しかし、体制内労組幹部や日本共産党は行政改革・民営化攻撃に対して「公共サービス論」を掲げて屈服するばかりか、その先兵になり下がってきました。やまゆり園などへの指定管理者制度導入は県職員労組を破壊し、非正規職化、低賃金と無権利化をもたらしました。それは、福祉労働者が障害者に寄り添うという人間的共同性の根本を奪い、破壊してきたのです。日本共産党・全労連の「聖職論」は、資本主義を支える役割を果たしてきました。これでは資本主義社会のイデオロギーそのものである優生思想と太刀打ちできないことは明白です。
しかし、国鉄闘争の先頭で動労千葉は国鉄分割・民営化攻撃に絶対反対で闘ってきました。この闘いは現在、外注化阻止・非正規職撤廃闘争や、動労水戸の被曝労働拒否闘争として発展して勝利しています。歴史的事実を厳然と見据え、今こそ動労千葉や動労水戸のような闘う労働組合、地域拠点をつくり上げ、労働者の団結と共同性を奪い返していくことで、絶対にこの攻撃を打ち破ることができます。
労働者を生かすことも再生産することもできなくなった資本主義は終わっています。新自由主義は福祉を奪い、切り捨て、労働者民衆を生きられなくし、ついに社会全体を崩壊させるまで行き着きました。
しかし、医療・福祉や社会保障は、帝国主義が労働者階級の革命的決起に恐怖した結果であると同時に、労働者階級人民自身の闘いがかちとってきたものです。危機なのは資本主義であって、そのみすぼらしい正体がいよいよむき出しになってきたということです。労働法改悪反対闘争は、世界にゼネスト情勢をつくり出しています。99%の労働者階級には力がある。この社会をつくり出しているのは労働者です。人間が自然に、他人に働きかけ、協働して新たなものを生み出す。そこに「労働」を通した人間の共同性が生み出される。必要なのは、資本主義を倒して共産主義の社会、新しい社会を生み出していくことです。
ゼネストと国際連帯で勝利を開こう
第三に、歴史的で新たな11月労働者集会の大結集と成功へ、すべての飛躍をかけ立ち上がろう。

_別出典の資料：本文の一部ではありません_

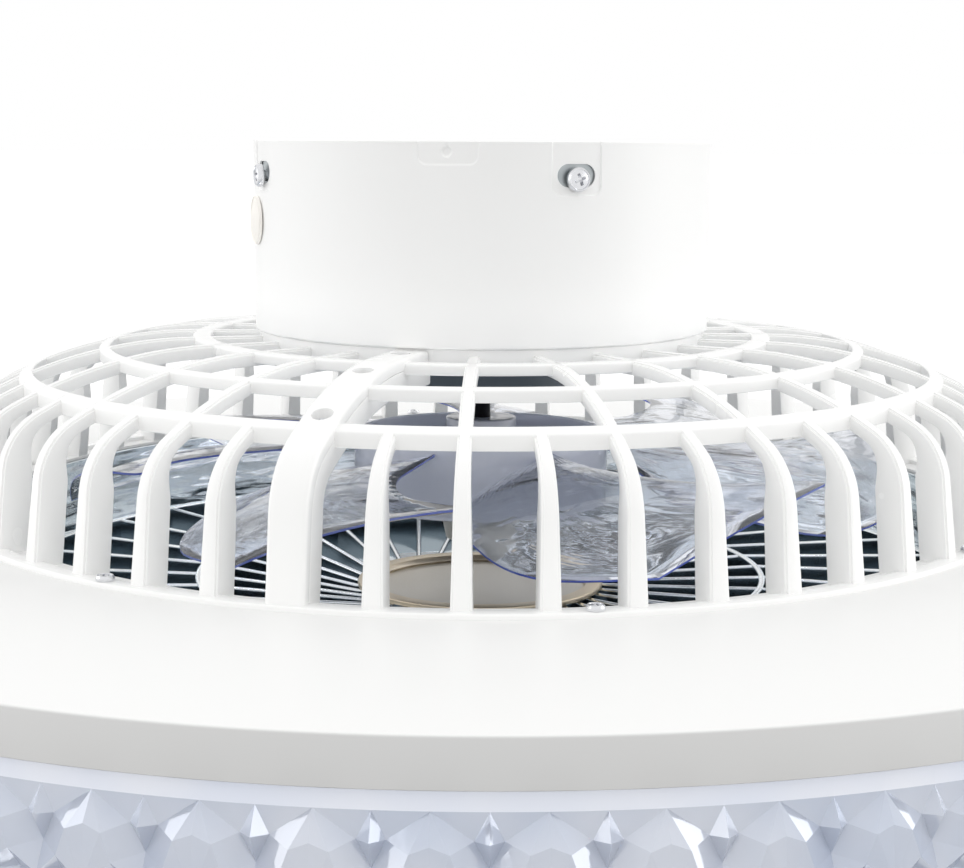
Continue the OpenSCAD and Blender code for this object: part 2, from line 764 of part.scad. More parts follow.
// One blade: a thin crowned sheet between a low and a high edge
module blade(index) {
    root_r = hub_r + blade_root_gap;
    tip_r = blade_tip_d / 2;
    turn = 360 / blade_count * index;
    row = chord_steps + 1;
    sheet = (span_steps + 1) * row;
    upper = [for (i = [0 : span_steps], j = [0 : chord_steps])
        let (share = i / span_steps, u = j / chord_steps, r = root_r + (tip_r - root_r) * share,
             low_a = curve(blade_share, low_angle, share), high_a = curve(blade_share, high_angle, share),
             low_z = curve(blade_share, low_fall, share), high_z = curve(blade_share, high_fall, share),
             a = turn + low_a + (high_a - low_a) * u,
             fall = low_z + (high_z - low_z) * u - blade_crown * min(1, 3 * share) * 4 * u * (1 - u))
        [r * sin(a), -r * cos(a), hub_rim_z - fall]];
    lower = [for (p = upper) p - [0, 0, blade_t]];
    cells = [for (i = [0 : span_steps - 1], j = [0 : chord_steps - 1]) i * row + j];
    // The outline of the sheet, walked once round
    border = concat([for (j = [0 : chord_steps - 1]) j],
                    [for (i = [0 : span_steps - 1]) i * row + chord_steps],
                    [for (j = [chord_steps : -1 : 1]) span_steps * row + j],
                    [for (i = [span_steps : -1 : 1]) i * row]);
    edge = len(border);
    faces = concat(
        [for (c = cells) each [[c, c + 1, c + row], [c + 1, c + row + 1, c + row]]],
        [for (c = cells) each [[sheet + c, sheet + c + row, sheet + c + 1],
                               [sheet + c + 1, sheet + c + row, sheet + c + row + 1]]],
        [for (k = [0 : edge - 1])
            let (a = border[k], b = border[(k + 1) % edge])
            each [[a, sheet + b, b], [a, sheet + a, sheet + b]]]);
    color("lightsteelblue") polyhedron(points = concat(upper, lower), faces = faces);
}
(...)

「人類の生存を脅かす初の危機に対して、世界を守る力は今や、労働者階級の国際連帯から生まれる以外にありません」「民族・国籍・国境を越えた労働者が、日本と韓国の地で大合流して、大恐慌―大失業・貧困と戦争の世の中を根本的に変革する闘争を共に開始しましょう!」
この東京―ソウル11月国際共同行動の呼びかけは、2016年から17年、世界の労働者の進む道はゼネストと世界革命にあることを訴えています。それはやまゆり園事件への回答でもあります。参院選で開始した「新しい労働者の政党をつくろう」の旗も高く、「ゼネストと国際連帯で戦争を阻止し、人間が生き抜く社会をつくろう」と、合同労組と婦人民主クラブ全国協議会を始めとした階級的拠点を強固に建設し、現在の労働法破壊の焦点である公務員職場での拠点建設へと全力で決起します。機関紙『前進』を巨万の労働者の闘いの武器にして、党と労働組合の一体的建設でプロレタリア革命へ!ともに闘おう!